_What to work on_:
Write the material out again exactly.

_Dataset section_:
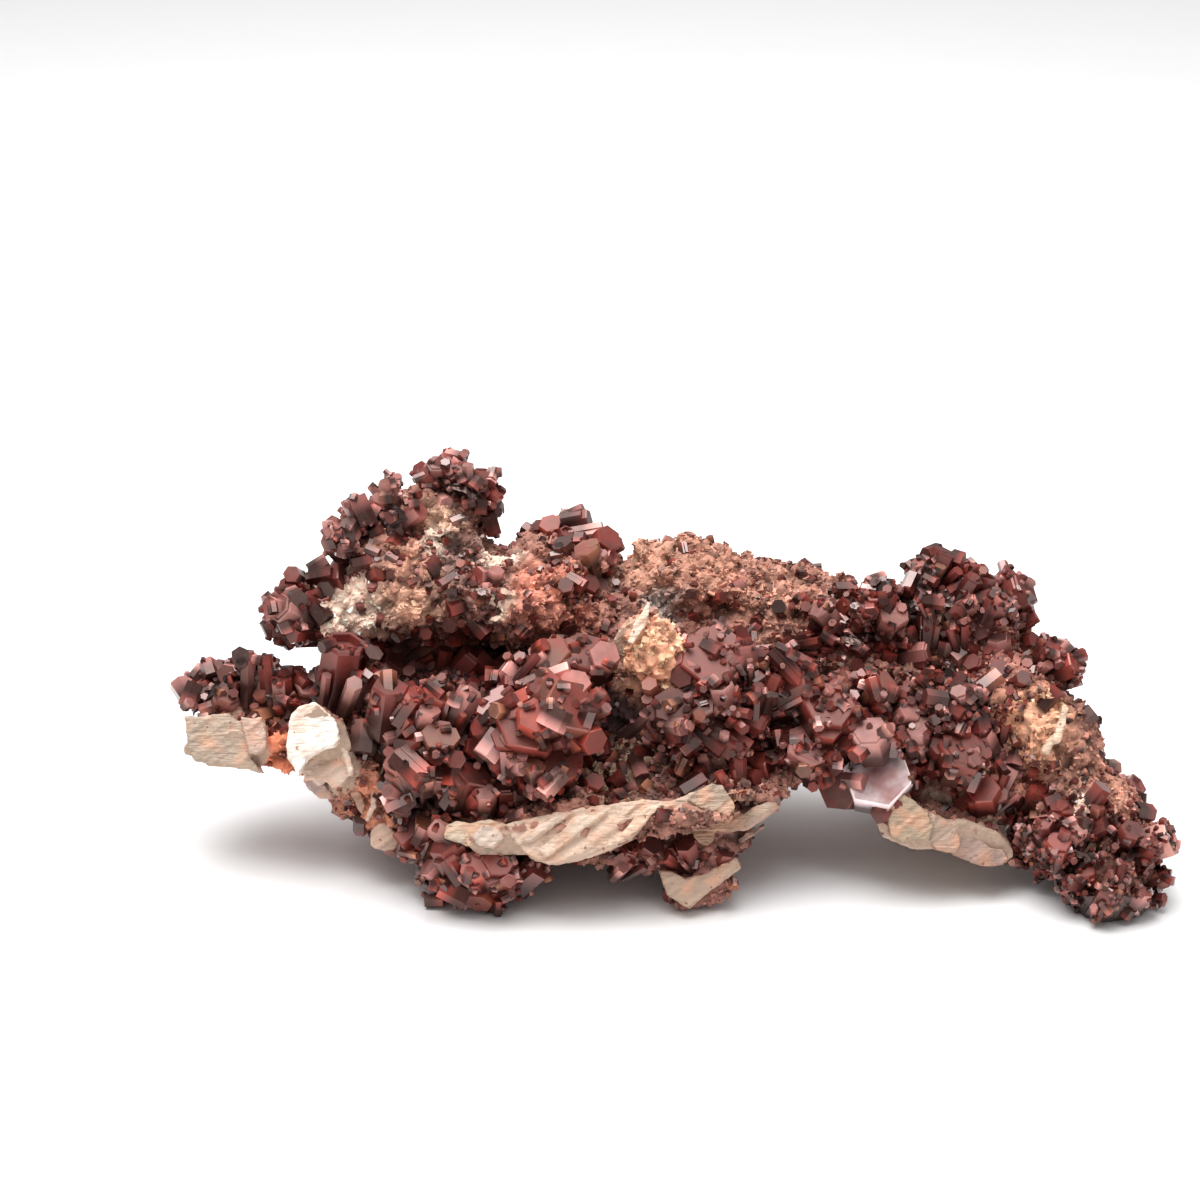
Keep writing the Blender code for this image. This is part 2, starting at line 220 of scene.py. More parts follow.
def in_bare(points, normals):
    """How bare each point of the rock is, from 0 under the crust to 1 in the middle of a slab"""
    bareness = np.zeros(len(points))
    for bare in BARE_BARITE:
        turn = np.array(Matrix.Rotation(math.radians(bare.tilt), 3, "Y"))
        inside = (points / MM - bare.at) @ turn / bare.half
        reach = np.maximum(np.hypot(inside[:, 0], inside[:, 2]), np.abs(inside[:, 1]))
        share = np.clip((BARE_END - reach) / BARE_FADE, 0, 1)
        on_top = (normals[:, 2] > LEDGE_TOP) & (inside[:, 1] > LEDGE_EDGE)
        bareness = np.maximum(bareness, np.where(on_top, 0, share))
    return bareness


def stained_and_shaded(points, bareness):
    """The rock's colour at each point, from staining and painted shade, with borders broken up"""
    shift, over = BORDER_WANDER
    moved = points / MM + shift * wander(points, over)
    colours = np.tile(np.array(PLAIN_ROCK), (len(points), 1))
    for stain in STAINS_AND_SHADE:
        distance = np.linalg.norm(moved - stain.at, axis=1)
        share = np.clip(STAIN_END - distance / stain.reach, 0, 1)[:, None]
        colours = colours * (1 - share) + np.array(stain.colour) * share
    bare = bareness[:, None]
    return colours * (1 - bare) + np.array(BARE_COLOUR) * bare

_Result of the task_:
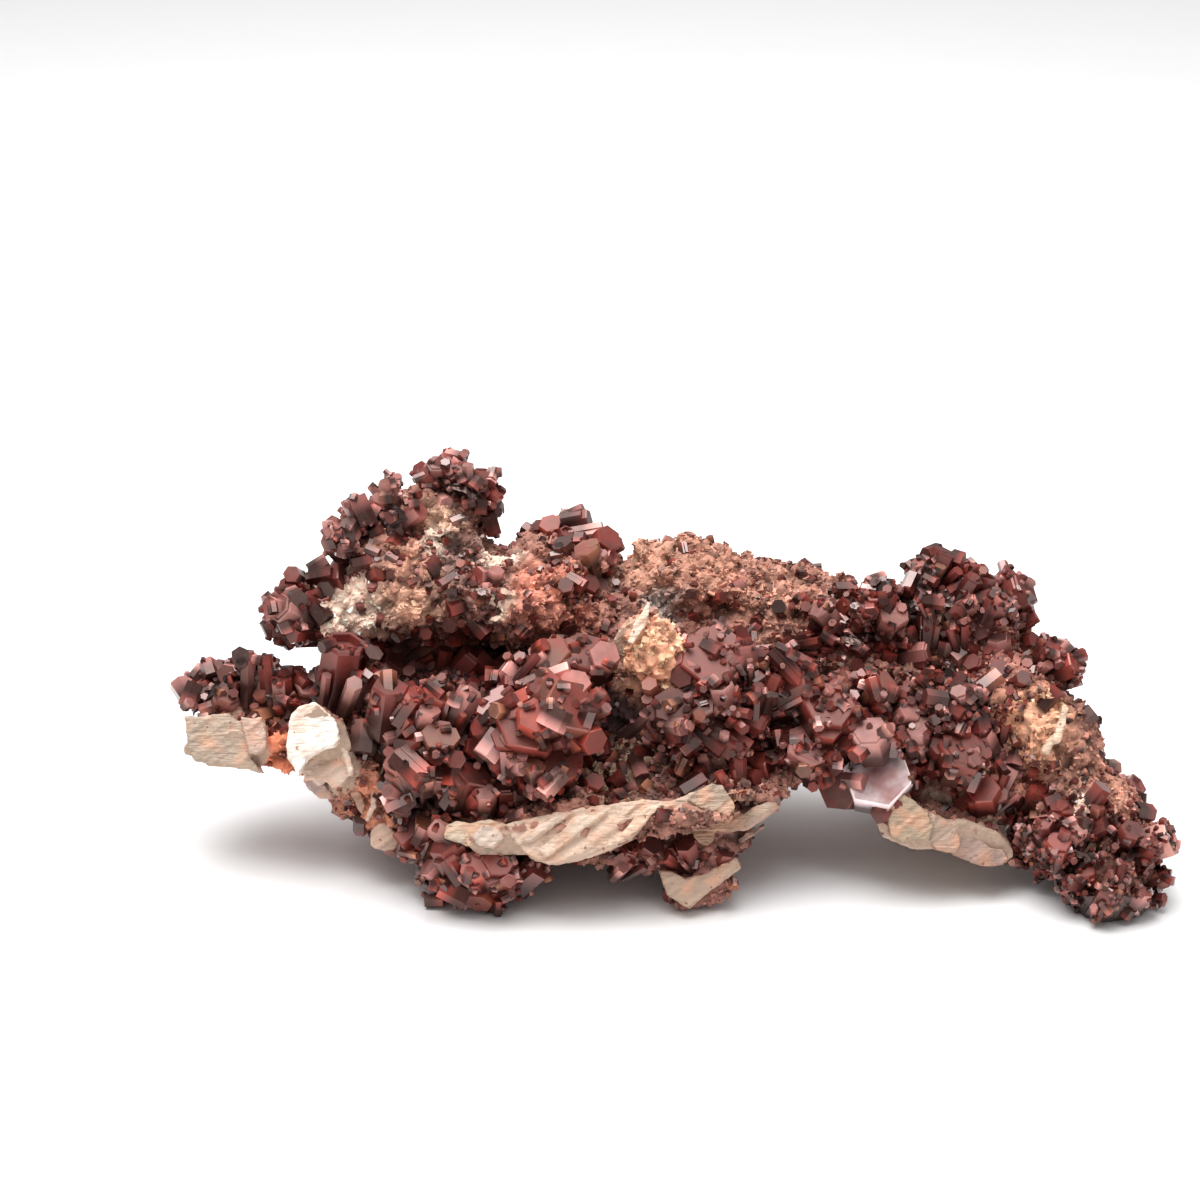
Keep writing the Blender code for this image. This is part 2, starting at line 220 of scene.py. More parts follow.
def in_bare(points, normals):
    """How bare each point of the rock is, from 0 under the crust to 1 in the middle of a slab"""
    bareness = np.zeros(len(points))
    for bare in BARE_BARITE:
        turn = np.array(Matrix.Rotation(math.radians(bare.tilt), 3, "Y"))
        inside = (points / MM - bare.at) @ turn / bare.half
        reach = np.maximum(np.hypot(inside[:, 0], inside[:, 2]), np.abs(inside[:, 1]))
        share = np.clip((BARE_END - reach) / BARE_FADE, 0, 1)
        on_top = (normals[:, 2] > LEDGE_TOP) & (inside[:, 1] > LEDGE_EDGE)
        bareness = np.maximum(bareness, np.where(on_top, 0, share))
    return bareness


def stained_and_shaded(points, bareness):
    """The rock's colour at each point, from staining and painted shade, with borders broken up"""
    shift, over = BORDER_WANDER
    moved = points / MM + shift * wander(points, over)
    colours = np.tile(np.array(PLAIN_ROCK), (len(points), 1))
    for stain in STAINS_AND_SHADE:
        distance = np.linalg.norm(moved - stain.at, axis=1)
        share = np.clip(STAIN_END - distance / stain.reach, 0, 1)[:, None]
        colours = colours * (1 - share) + np.array(stain.colour) * share
    bare = bareness[:, None]
    return colours * (1 - bare) + np.array(BARE_COLOUR) * bare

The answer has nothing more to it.